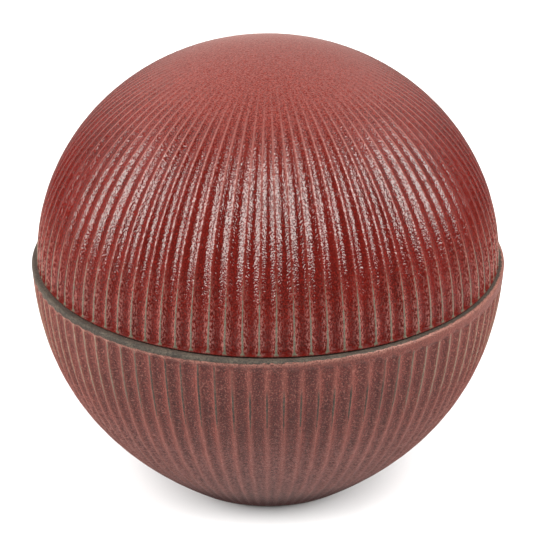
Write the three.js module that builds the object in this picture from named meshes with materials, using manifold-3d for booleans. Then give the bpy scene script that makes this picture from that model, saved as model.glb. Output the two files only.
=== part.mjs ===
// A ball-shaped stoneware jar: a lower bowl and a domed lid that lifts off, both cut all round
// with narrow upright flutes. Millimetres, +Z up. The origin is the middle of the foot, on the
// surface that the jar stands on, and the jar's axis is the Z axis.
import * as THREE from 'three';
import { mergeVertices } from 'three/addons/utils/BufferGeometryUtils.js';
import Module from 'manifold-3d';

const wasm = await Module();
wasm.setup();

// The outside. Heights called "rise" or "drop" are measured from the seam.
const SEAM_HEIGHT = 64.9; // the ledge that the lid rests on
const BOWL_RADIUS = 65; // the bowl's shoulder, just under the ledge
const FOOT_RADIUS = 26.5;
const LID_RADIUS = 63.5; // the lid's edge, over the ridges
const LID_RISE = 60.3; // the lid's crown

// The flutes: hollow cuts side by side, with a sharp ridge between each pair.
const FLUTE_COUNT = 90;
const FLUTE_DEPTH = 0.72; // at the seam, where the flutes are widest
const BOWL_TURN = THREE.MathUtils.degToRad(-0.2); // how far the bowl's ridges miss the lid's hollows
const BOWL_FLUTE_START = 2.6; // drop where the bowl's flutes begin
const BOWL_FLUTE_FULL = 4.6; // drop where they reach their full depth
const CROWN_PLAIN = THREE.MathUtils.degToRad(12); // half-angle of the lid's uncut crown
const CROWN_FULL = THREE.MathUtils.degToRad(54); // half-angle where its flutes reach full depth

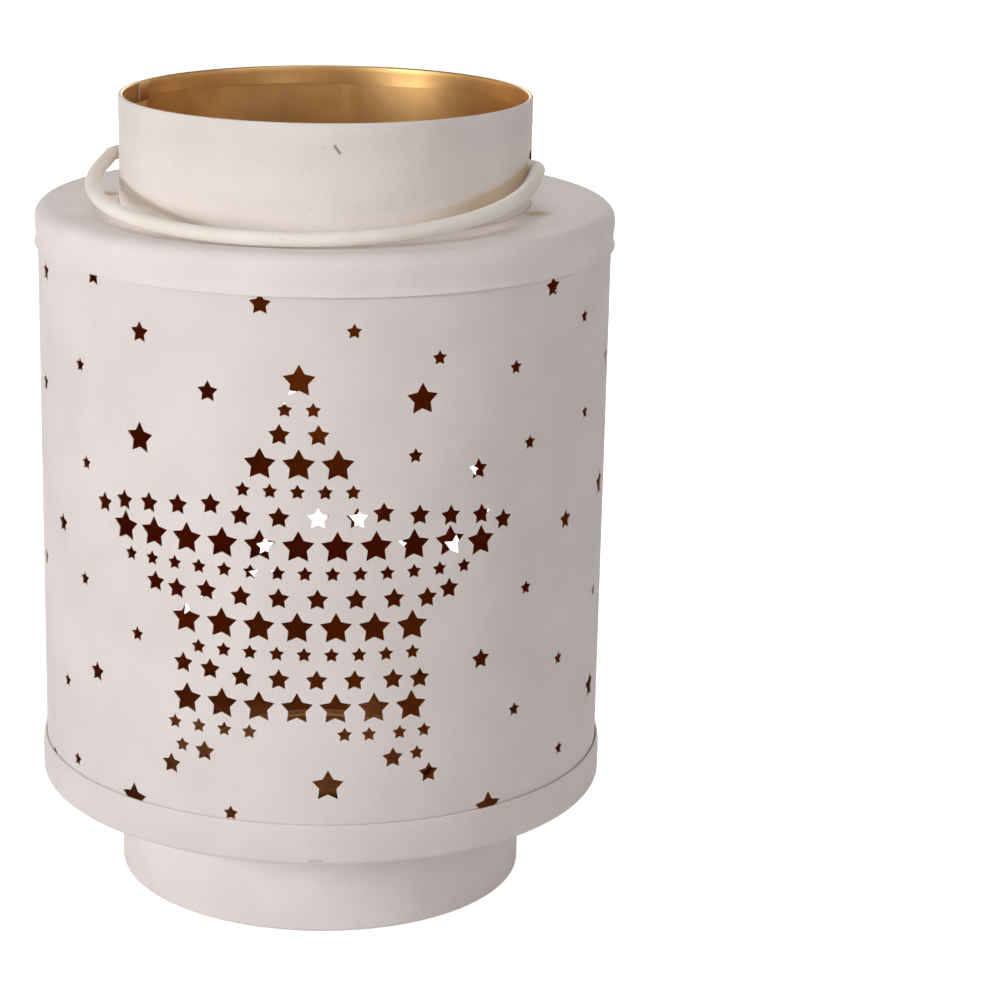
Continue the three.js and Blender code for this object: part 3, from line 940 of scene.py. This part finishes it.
● ● ● ● ● ● ●
Exercise objective: Print every record exactly as it was given.

Result of the exercise:
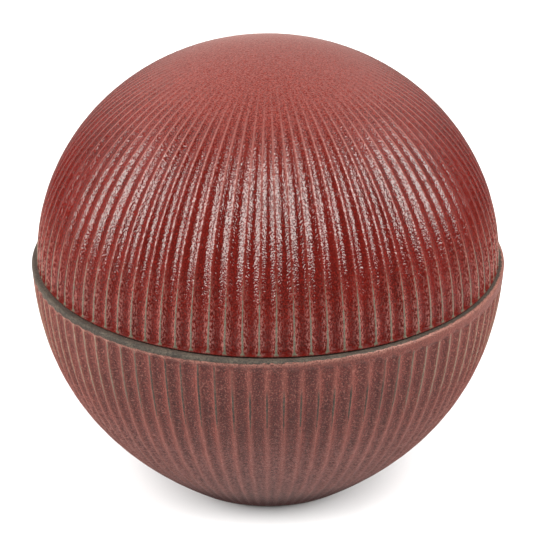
Write the three.js module that builds the object in this picture from named meshes with materials, using manifold-3d for booleans. Then give the bpy scene script that makes this picture from that model, saved as model.glb. Output the two files only.
=== part.mjs ===
// A ball-shaped stoneware jar: a lower bowl and a domed lid that lifts off, both cut all round
// with narrow upright flutes. Millimetres, +Z up. The origin is the middle of the foot, on the
// surface that the jar stands on, and the jar's axis is the Z axis.
import * as THREE from 'three';
import { mergeVertices } from 'three/addons/utils/BufferGeometryUtils.js';
import Module from 'manifold-3d';

const wasm = await Module();
wasm.setup();

// The outside. Heights called "rise" or "drop" are measured from the seam.
const SEAM_HEIGHT = 64.9; // the ledge that the lid rests on
const BOWL_RADIUS = 65; // the bowl's shoulder, just under the ledge
const FOOT_RADIUS = 26.5;
const LID_RADIUS = 63.5; // the lid's edge, over the ridges
const LID_RISE = 60.3; // the lid's crown

// The flutes: hollow cuts side by side, with a sharp ridge between each pair.
const FLUTE_COUNT = 90;
const FLUTE_DEPTH = 0.72; // at the seam, where the flutes are widest
const BOWL_TURN = THREE.MathUtils.degToRad(-0.2); // how far the bowl's ridges miss the lid's hollows
const BOWL_FLUTE_START = 2.6; // drop where the bowl's flutes begin
const BOWL_FLUTE_FULL = 4.6; // drop where they reach their full depth
const CROWN_PLAIN = THREE.MathUtils.degToRad(12); // half-angle of the lid's uncut crown
const CROWN_FULL = THREE.MathUtils.degToRad(54); // half-angle where its flutes reach full depth

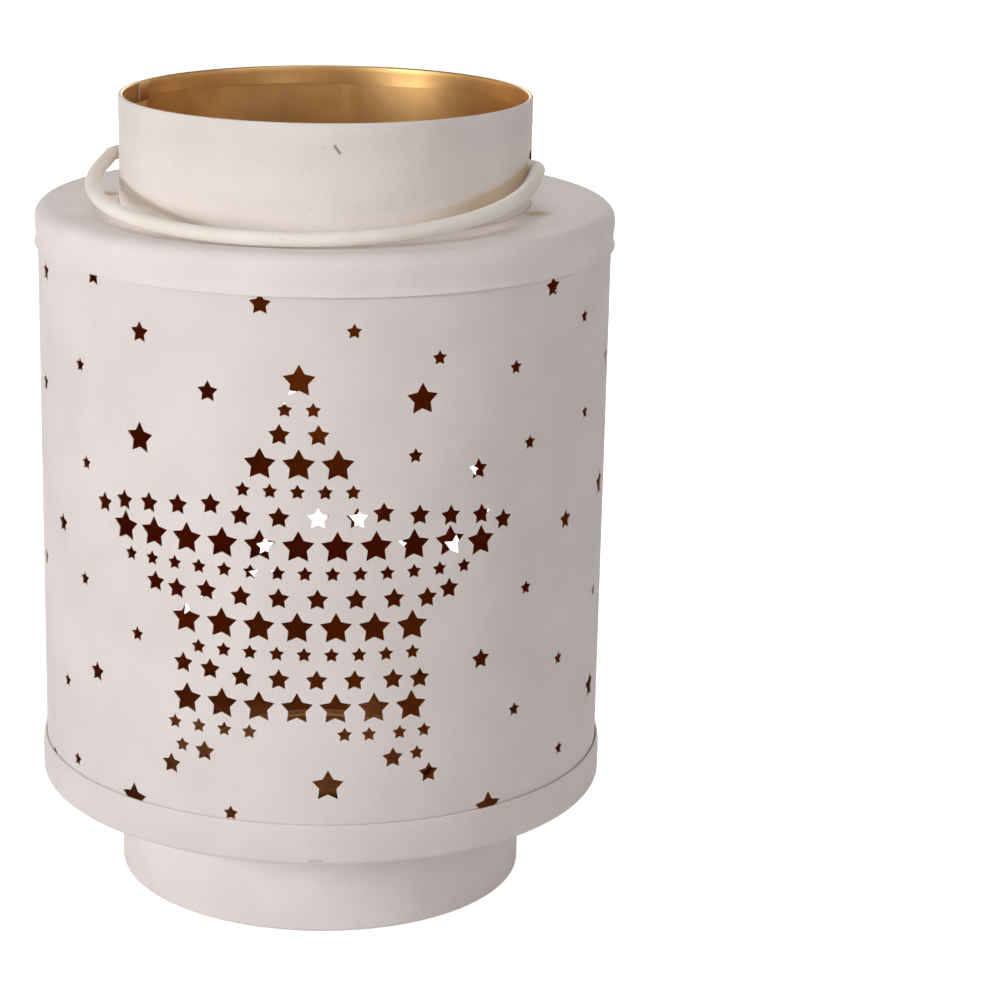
Continue the three.js and Blender code for this object: part 3, from line 940 of scene.py. This part finishes it.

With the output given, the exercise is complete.